[START OF MATERIAL]

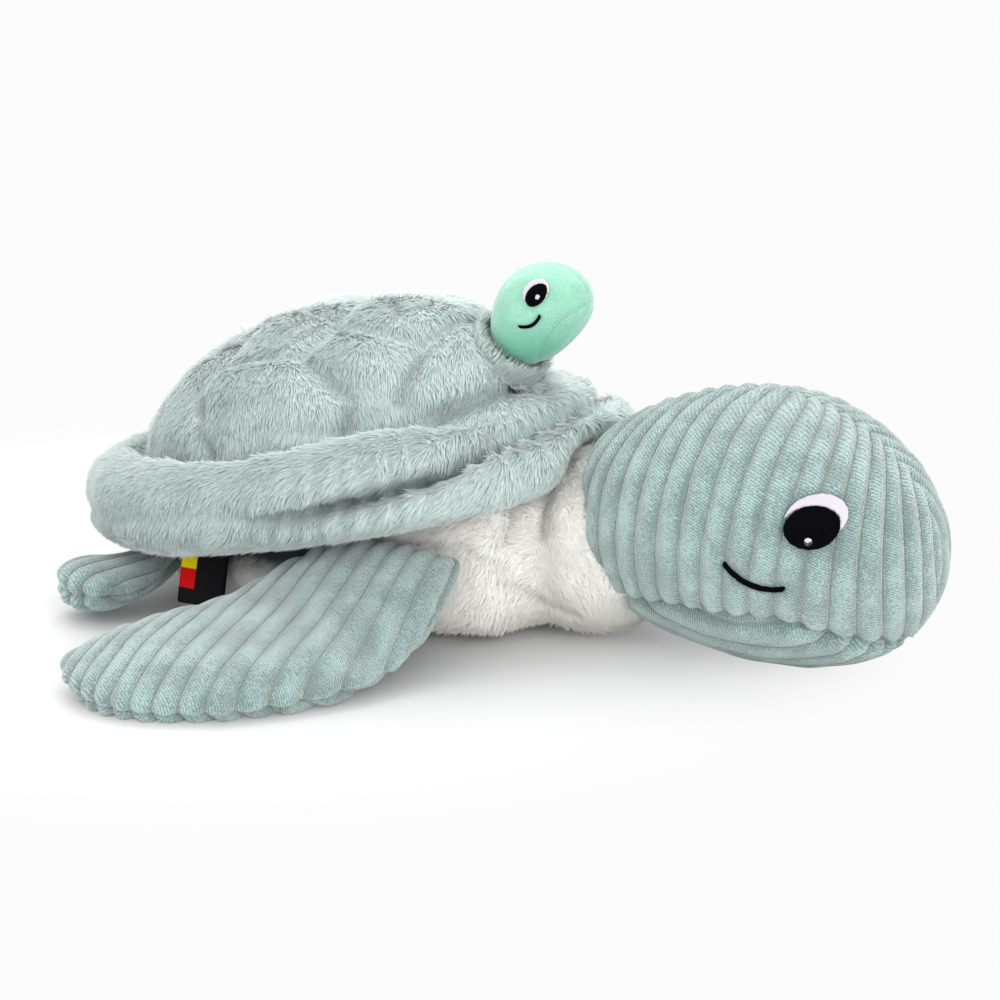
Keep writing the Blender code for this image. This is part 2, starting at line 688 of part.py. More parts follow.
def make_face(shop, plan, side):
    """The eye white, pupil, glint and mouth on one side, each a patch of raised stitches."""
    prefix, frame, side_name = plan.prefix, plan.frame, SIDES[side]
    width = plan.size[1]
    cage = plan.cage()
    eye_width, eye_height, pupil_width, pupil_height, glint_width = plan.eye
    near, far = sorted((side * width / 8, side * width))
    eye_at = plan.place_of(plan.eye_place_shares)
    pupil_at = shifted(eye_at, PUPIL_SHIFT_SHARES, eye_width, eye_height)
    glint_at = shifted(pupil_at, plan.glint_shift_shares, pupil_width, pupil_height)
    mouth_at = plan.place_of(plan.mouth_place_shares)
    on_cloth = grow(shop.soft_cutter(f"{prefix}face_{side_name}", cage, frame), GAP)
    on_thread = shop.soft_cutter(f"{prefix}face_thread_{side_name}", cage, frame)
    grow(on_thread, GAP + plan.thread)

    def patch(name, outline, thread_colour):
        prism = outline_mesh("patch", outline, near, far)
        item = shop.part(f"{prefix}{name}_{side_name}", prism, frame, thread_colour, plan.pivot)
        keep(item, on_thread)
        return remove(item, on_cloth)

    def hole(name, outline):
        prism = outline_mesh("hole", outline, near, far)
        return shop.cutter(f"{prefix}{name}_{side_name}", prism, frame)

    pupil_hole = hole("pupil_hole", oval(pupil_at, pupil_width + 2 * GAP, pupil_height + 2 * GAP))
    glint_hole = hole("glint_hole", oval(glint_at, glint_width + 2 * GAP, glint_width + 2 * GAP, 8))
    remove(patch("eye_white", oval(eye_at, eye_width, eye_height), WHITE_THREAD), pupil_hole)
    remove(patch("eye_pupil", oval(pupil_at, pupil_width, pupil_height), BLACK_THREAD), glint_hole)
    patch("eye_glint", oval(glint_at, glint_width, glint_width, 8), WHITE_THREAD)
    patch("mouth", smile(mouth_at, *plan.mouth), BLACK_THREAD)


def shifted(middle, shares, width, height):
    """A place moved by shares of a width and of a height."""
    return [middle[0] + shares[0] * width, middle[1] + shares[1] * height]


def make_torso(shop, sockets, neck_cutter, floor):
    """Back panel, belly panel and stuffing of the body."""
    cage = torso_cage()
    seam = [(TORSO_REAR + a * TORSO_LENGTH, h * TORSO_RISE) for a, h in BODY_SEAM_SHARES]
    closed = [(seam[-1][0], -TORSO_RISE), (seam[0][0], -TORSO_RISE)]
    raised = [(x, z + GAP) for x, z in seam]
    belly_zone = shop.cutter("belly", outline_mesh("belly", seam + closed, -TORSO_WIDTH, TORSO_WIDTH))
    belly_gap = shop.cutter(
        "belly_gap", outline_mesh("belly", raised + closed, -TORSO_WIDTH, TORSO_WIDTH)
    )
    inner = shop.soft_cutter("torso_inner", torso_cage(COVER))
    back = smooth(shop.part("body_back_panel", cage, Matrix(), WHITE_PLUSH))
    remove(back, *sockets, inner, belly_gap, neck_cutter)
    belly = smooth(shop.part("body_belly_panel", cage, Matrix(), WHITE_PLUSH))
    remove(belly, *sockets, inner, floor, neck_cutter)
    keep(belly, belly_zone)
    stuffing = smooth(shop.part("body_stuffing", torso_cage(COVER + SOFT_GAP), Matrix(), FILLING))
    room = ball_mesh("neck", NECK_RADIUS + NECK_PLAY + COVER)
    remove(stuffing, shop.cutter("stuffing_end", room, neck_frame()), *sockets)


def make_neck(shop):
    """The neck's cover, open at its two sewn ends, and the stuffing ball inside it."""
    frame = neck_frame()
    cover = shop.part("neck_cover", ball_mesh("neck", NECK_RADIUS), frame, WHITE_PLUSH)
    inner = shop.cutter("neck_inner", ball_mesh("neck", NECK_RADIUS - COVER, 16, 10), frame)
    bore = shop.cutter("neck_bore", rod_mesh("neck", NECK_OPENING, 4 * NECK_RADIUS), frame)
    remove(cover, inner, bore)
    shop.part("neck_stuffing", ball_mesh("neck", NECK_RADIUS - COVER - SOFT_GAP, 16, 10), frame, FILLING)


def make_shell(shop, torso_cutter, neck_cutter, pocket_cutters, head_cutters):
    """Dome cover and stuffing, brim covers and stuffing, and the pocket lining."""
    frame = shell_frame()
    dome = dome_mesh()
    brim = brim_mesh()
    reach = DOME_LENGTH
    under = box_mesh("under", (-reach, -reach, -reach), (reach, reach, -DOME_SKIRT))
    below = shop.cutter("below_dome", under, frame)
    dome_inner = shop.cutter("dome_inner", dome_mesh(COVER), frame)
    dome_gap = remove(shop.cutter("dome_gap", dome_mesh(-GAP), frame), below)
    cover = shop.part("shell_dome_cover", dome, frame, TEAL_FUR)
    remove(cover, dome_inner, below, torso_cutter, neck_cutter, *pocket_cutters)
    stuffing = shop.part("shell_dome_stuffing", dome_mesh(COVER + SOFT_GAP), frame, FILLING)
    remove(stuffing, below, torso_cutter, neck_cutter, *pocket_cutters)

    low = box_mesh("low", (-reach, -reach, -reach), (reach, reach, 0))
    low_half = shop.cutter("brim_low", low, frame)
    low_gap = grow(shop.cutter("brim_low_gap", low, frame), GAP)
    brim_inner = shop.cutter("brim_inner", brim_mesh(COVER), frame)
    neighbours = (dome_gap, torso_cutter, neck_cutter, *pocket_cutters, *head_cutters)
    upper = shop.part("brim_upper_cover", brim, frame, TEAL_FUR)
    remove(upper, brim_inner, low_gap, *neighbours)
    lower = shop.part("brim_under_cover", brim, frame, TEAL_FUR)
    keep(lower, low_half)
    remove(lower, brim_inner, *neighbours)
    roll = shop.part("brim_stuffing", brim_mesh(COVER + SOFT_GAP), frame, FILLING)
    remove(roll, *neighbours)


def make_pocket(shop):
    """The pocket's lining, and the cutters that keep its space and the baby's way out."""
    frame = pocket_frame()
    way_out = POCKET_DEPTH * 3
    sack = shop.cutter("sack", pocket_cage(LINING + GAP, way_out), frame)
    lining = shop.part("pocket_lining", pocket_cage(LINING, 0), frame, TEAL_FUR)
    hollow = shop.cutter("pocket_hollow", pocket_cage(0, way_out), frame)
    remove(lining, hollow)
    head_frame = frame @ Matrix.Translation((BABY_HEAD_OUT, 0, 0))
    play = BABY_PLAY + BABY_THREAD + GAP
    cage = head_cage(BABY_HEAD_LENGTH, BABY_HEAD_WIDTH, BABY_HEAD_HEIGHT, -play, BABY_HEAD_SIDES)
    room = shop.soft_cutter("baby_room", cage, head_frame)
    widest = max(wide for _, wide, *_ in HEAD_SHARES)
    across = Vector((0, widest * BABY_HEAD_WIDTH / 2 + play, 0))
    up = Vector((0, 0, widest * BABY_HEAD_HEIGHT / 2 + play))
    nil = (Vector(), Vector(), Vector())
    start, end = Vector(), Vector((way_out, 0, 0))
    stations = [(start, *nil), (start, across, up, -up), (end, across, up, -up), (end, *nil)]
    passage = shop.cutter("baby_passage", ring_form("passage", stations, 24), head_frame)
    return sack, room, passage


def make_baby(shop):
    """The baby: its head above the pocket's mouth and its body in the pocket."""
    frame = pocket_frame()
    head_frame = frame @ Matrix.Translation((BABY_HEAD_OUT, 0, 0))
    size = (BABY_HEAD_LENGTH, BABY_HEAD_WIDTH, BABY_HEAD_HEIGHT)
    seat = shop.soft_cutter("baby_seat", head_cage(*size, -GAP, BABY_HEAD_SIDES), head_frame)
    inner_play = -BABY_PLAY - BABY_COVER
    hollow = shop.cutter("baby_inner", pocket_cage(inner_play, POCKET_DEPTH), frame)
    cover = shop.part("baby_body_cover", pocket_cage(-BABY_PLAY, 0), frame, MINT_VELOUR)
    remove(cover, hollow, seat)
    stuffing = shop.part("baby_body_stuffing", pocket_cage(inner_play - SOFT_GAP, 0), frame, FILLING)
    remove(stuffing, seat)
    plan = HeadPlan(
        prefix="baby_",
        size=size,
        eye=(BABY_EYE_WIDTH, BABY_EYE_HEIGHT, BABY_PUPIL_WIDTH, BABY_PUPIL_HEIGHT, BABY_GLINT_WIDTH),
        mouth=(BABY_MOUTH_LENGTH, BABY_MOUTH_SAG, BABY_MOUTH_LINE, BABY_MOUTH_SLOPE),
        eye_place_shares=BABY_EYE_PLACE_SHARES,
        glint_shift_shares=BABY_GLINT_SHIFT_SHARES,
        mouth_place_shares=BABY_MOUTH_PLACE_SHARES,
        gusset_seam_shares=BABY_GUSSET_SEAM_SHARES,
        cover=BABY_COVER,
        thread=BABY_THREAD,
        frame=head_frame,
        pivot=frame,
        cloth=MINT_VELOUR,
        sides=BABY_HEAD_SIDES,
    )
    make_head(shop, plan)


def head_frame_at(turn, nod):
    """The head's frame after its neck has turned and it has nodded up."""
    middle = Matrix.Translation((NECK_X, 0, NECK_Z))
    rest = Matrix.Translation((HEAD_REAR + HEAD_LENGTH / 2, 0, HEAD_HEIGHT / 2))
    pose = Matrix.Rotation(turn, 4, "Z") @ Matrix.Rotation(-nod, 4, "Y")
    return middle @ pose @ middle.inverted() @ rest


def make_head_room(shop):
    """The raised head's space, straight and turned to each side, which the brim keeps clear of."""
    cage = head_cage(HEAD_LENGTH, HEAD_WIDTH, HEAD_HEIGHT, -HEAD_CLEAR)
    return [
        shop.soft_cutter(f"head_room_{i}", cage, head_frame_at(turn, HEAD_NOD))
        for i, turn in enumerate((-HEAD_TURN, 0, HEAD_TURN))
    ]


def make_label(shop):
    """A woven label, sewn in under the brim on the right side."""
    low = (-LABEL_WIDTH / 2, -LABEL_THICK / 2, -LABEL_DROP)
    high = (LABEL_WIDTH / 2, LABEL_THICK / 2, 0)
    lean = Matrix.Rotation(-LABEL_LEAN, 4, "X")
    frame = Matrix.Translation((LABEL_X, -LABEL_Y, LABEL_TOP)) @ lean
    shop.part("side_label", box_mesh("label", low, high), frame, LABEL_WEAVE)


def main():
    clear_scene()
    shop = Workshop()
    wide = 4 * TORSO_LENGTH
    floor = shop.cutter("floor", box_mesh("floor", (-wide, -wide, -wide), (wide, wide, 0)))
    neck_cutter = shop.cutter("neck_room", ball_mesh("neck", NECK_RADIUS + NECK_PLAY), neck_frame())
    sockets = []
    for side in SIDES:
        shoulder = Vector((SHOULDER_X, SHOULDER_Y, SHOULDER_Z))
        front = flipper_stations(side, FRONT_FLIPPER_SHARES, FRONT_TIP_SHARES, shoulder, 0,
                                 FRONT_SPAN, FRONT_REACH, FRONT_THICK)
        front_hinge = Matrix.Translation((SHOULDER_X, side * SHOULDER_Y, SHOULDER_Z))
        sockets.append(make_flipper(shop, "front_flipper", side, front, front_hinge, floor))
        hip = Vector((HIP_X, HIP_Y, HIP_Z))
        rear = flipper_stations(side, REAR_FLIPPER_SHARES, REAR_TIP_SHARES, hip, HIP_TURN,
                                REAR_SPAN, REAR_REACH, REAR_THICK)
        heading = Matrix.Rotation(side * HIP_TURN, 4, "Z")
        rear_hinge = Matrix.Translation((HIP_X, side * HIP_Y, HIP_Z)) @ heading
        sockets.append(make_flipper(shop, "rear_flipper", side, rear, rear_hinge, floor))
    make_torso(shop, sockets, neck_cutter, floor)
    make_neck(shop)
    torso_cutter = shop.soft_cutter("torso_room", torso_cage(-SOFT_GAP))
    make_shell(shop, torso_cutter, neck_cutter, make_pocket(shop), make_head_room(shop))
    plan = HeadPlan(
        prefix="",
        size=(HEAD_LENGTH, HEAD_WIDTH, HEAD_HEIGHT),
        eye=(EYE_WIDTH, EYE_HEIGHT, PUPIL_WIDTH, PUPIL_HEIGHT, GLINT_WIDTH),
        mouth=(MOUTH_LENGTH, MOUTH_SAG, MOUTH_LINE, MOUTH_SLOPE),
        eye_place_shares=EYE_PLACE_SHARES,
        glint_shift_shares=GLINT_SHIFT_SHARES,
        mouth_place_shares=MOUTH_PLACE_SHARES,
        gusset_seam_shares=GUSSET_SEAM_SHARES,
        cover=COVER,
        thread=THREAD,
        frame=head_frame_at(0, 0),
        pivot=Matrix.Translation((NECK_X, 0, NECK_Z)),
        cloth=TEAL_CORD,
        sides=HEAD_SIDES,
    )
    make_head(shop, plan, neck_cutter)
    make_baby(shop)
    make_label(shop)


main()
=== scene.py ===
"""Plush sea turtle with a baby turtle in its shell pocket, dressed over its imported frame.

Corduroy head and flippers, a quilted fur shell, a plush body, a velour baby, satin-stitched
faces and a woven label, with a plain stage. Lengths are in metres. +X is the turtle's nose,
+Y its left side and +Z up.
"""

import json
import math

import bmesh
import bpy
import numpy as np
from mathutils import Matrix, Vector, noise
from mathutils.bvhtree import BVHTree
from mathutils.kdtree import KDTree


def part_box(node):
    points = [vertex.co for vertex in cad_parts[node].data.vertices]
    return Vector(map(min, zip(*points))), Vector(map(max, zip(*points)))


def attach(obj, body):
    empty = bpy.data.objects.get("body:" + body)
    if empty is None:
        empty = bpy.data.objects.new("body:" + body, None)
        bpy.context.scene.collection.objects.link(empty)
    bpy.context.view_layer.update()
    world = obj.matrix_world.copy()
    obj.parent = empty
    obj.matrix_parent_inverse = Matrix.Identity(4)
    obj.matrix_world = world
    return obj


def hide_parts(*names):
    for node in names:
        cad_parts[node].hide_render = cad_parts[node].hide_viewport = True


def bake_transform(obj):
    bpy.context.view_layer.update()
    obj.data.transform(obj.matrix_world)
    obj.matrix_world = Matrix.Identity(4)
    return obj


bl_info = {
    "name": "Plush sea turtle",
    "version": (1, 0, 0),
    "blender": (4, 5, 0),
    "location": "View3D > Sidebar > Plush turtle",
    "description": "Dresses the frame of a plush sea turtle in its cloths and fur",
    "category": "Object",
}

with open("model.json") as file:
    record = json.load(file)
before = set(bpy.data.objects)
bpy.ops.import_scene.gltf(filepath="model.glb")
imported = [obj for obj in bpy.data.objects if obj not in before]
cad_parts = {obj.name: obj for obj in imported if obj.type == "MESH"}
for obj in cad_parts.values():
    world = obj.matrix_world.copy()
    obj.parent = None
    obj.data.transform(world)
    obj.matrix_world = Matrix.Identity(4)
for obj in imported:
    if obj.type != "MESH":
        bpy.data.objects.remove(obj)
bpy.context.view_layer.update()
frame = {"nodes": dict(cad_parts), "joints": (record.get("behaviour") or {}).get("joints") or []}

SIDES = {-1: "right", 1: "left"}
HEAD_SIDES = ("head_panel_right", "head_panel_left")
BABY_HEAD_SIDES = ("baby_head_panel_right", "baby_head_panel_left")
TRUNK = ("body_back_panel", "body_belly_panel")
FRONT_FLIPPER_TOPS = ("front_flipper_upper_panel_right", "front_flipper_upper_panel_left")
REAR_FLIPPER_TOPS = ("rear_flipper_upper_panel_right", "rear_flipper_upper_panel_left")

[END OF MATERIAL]

Reproduce word for word the material above, beginning with the line that contains "neck_cutter, make_pocket(shop), make_head_room(shop))" and ending with the line that contains "obj.data.transform(obj.matrix_world)".

    make_shell(shop, torso_cutter, neck_cutter, make_pocket(shop), make_head_room(shop))
    plan = HeadPlan(
        prefix="",
        size=(HEAD_LENGTH, HEAD_WIDTH, HEAD_HEIGHT),
        eye=(EYE_WIDTH, EYE_HEIGHT, PUPIL_WIDTH, PUPIL_HEIGHT, GLINT_WIDTH),
        mouth=(MOUTH_LENGTH, MOUTH_SAG, MOUTH_LINE, MOUTH_SLOPE),
        eye_place_shares=EYE_PLACE_SHARES,
        glint_shift_shares=GLINT_SHIFT_SHARES,
        mouth_place_shares=MOUTH_PLACE_SHARES,
        gusset_seam_shares=GUSSET_SEAM_SHARES,
        cover=COVER,
        thread=THREAD,
        frame=head_frame_at(0, 0),
        pivot=Matrix.Translation((NECK_X, 0, NECK_Z)),
        cloth=TEAL_CORD,
        sides=HEAD_SIDES,
    )
    make_head(shop, plan, neck_cutter)
    make_baby(shop)
    make_label(shop)


main()
=== scene.py ===
"""Plush sea turtle with a baby turtle in its shell pocket, dressed over its imported frame.

Corduroy head and flippers, a quilted fur shell, a plush body, a velour baby, satin-stitched
faces and a woven label, with a plain stage. Lengths are in metres. +X is the turtle's nose,
+Y its left side and +Z up.
"""

import json
import math

import bmesh
import bpy
import numpy as np
from mathutils import Matrix, Vector, noise
from mathutils.bvhtree import BVHTree
from mathutils.kdtree import KDTree


def part_box(node):
    points = [vertex.co for vertex in cad_parts[node].data.vertices]
    return Vector(map(min, zip(*points))), Vector(map(max, zip(*points)))


def attach(obj, body):
    empty = bpy.data.objects.get("body:" + body)
    if empty is None:
        empty = bpy.data.objects.new("body:" + body, None)
        bpy.context.scene.collection.objects.link(empty)
    bpy.context.view_layer.update()
    world = obj.matrix_world.copy()
    obj.parent = empty
    obj.matrix_parent_inverse = Matrix.Identity(4)
    obj.matrix_world = world
    return obj


def hide_parts(*names):
    for node in names:
        cad_parts[node].hide_render = cad_parts[node].hide_viewport = True


def bake_transform(obj):
    bpy.context.view_layer.update()
    obj.data.transform(obj.matrix_world)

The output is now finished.